Branding Effectiveness: Sports Illustrated & FootAction

If your goal is branding, you'd better make sure they see the brand!

A full write-up of this example (which is initially a little heavy on the Eyetools self-promotion since this was a corporate piece), follows...

Eyetools is uniquely suited to efficiently assess the probability if an advertisement’s design will successfully enhance branding by measuring what people actually look at in an advertisement. Here we compare two examples to measure the logo’s ability to impact the viewer and thereby lift the brand.
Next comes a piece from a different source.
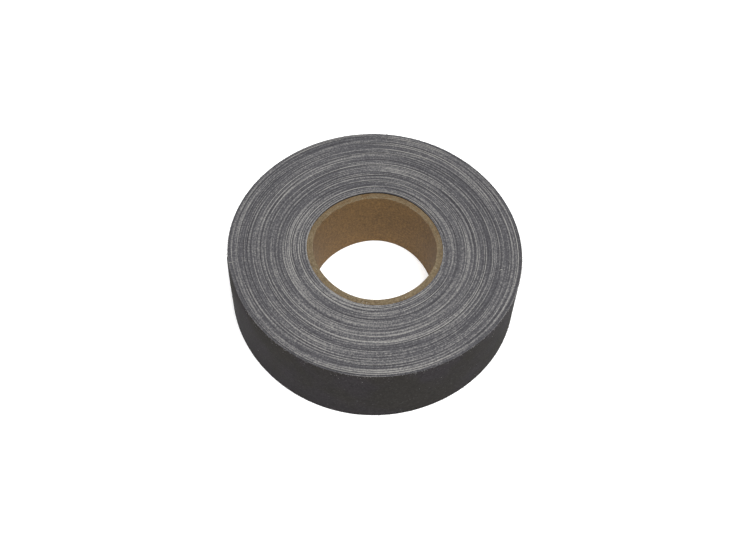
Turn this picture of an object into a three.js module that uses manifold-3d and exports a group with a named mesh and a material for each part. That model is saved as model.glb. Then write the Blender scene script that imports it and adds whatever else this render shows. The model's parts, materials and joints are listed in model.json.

An example: Which Branding is Better?

If you look at these two examples from print advertising, we can make a dramatic comparison between their respective effectiveness. They were shown to the same group of people. They are both sports related. Their creative objectives are similar. They both seek to capture action and energy in their imagery. And yet, their performance is dramatically different.

Good Branding

In the hockey example, the viewers glance at the player to left, and then the group collectively glances to the Sports Illustrated logo on the goalie’s right leg with sufficient concentration to confirm that the majority of the group saw the logo and saw it as one of the initial elements to draw the group’s attention. If an advertisement can grab only a second or two of a person’s attention as it flies by on a bill board or is flipped past in a magazine, ensuring that the viewer notices the name or logo of the advertiser is a basic requirement of success for that ad. To top it off, the complete subtlety of the placement of the Sports Illustrated logo is sublime. By all accounts, this ad demonstrates superb ability to lift the brand of Sports Illustrated.

Bad Branding

By contrast, the ad on the bottom is not so successful. While similarly inspired, the ad below fails to direct visual traffic as successfully at the Sports Illustrated ad. First, the gaze of the group is drawn into the central image. By splitting the image into quadrants with an overlaid Zone of Interest on the hotspot in the center, we can see that the group predominantly glances around the image (1-4), finally settling on the region highlighted by the hotspot (5). Only then does the group chance a glance in the direction of the logo, but even then, fails to look directly on the logo (6), an as a result the maximum exposure they get to the brand is "FOOT". Not only are the concentrations of viewing lower than on the Sports Illustrated ad, but this company — FOOTACTION — does not have a logo that stands out in one’s peripheral vision, as would an Intel or a Pepsi logo.

To add insult to injury, of those of the group who glance from logo over to the tag line that runs up the left side of the image, only one person actually attempts to read the message. The rest of those who look to that image give the line one or two glances then quit — not enough to read a sentence running vertically as this one is.